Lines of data

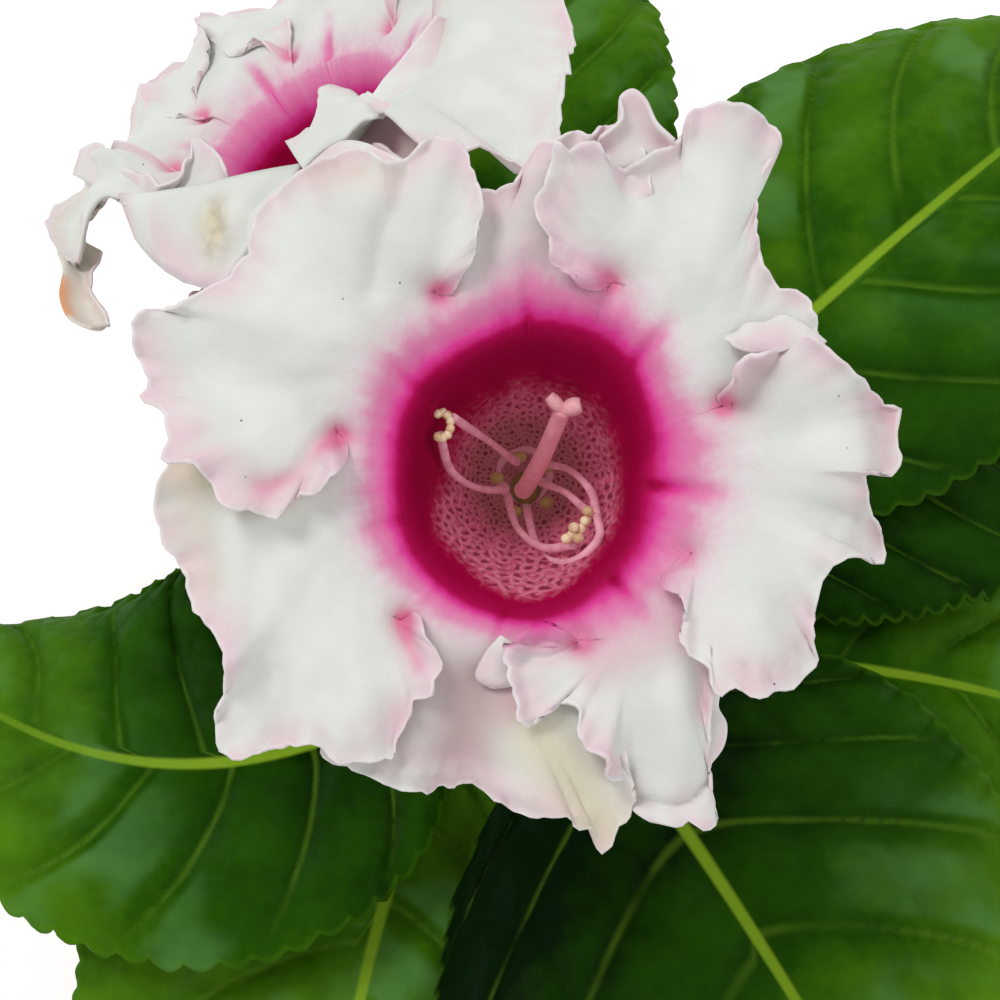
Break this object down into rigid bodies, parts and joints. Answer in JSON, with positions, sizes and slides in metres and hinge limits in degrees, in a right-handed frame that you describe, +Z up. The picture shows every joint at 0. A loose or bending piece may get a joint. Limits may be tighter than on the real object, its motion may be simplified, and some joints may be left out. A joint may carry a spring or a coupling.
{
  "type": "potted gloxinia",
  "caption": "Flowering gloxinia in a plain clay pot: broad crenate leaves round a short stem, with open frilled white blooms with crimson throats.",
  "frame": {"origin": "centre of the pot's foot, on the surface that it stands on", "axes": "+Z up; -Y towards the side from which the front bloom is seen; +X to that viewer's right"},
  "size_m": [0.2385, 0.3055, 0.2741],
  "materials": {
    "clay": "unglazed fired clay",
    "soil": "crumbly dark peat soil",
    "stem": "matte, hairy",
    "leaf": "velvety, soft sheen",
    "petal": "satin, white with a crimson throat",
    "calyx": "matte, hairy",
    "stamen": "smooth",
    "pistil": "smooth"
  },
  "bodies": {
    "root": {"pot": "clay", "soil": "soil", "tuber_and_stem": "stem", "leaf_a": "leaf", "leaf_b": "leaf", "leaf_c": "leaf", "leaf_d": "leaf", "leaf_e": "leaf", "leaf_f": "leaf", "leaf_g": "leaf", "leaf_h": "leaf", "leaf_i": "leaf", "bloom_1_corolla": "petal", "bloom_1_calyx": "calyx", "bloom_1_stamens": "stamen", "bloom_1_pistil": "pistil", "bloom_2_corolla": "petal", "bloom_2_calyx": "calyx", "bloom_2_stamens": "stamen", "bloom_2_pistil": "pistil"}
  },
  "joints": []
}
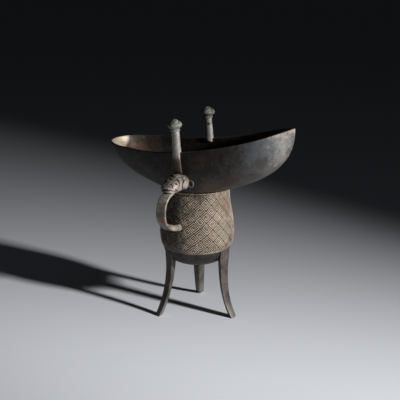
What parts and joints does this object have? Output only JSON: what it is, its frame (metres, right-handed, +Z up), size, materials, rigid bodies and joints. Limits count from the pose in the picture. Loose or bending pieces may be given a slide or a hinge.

▶ WORK TO BE COMPLETED:
Write out all the data again, exactly as it appears.

▶ EXPECTED OUTPUT:
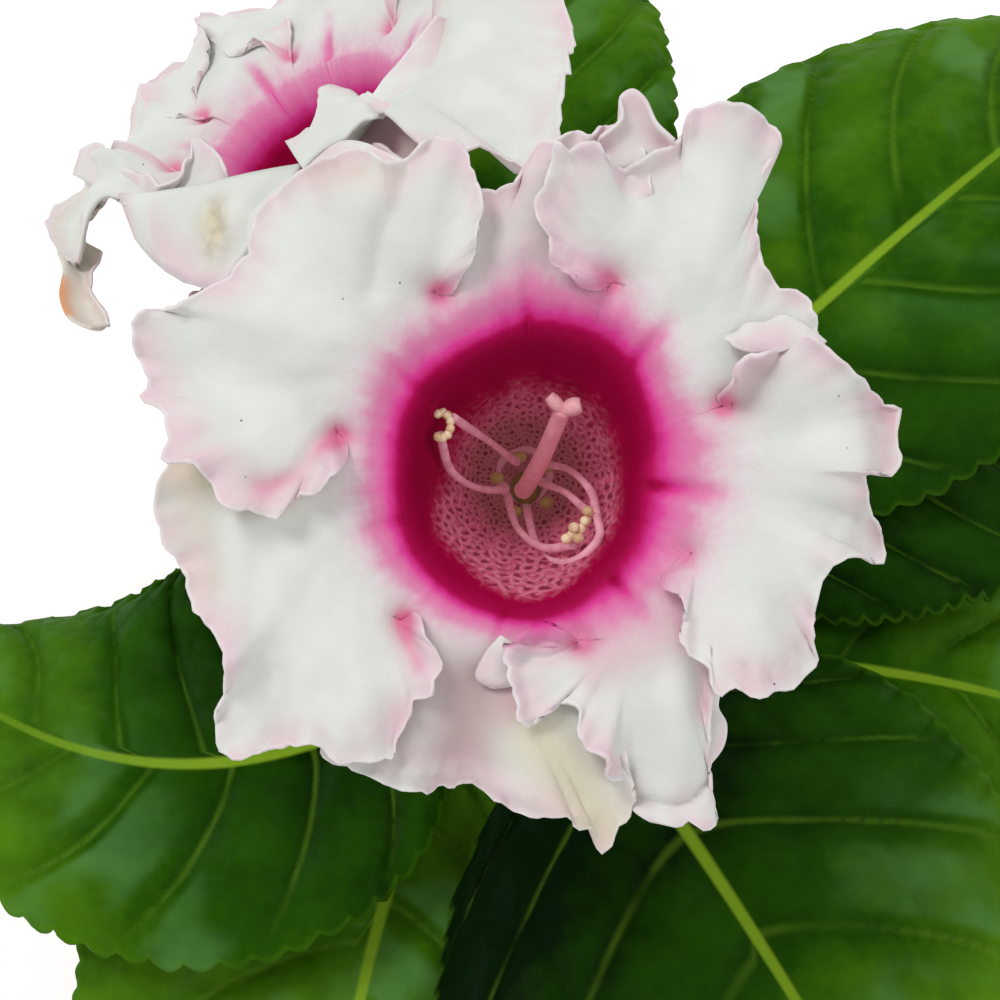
Break this object down into rigid bodies, parts and joints. Answer in JSON, with positions, sizes and slides in metres and hinge limits in degrees, in a right-handed frame that you describe, +Z up. The picture shows every joint at 0. A loose or bending piece may get a joint. Limits may be tighter than on the real object, its motion may be simplified, and some joints may be left out. A joint may carry a spring or a coupling.
{
  "type": "potted gloxinia",
  "caption": "Flowering gloxinia in a plain clay pot: broad crenate leaves round a short stem, with open frilled white blooms with crimson throats.",
  "frame": {"origin": "centre of the pot's foot, on the surface that it stands on", "axes": "+Z up; -Y towards the side from which the front bloom is seen; +X to that viewer's right"},
  "size_m": [0.2385, 0.3055, 0.2741],
  "materials": {
    "clay": "unglazed fired clay",
    "soil": "crumbly dark peat soil",
    "stem": "matte, hairy",
    "leaf": "velvety, soft sheen",
    "petal": "satin, white with a crimson throat",
    "calyx": "matte, hairy",
    "stamen": "smooth",
    "pistil": "smooth"
  },
  "bodies": {
    "root": {"pot": "clay", "soil": "soil", "tuber_and_stem": "stem", "leaf_a": "leaf", "leaf_b": "leaf", "leaf_c": "leaf", "leaf_d": "leaf", "leaf_e": "leaf", "leaf_f": "leaf", "leaf_g": "leaf", "leaf_h": "leaf", "leaf_i": "leaf", "bloom_1_corolla": "petal", "bloom_1_calyx": "calyx", "bloom_1_stamens": "stamen", "bloom_1_pistil": "pistil", "bloom_2_corolla": "petal", "bloom_2_calyx": "calyx", "bloom_2_stamens": "stamen", "bloom_2_pistil": "pistil"}
  },
  "joints": []
}
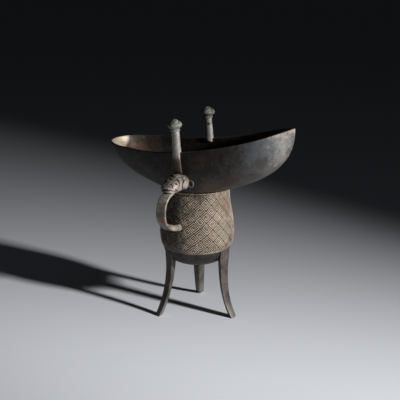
What parts and joints does this object have? Output only JSON: what it is, its frame (metres, right-handed, +Z up), size, materials, rigid bodies and joints. Limits count from the pose in the picture. Loose or bending pieces may be given a slide or a hinge.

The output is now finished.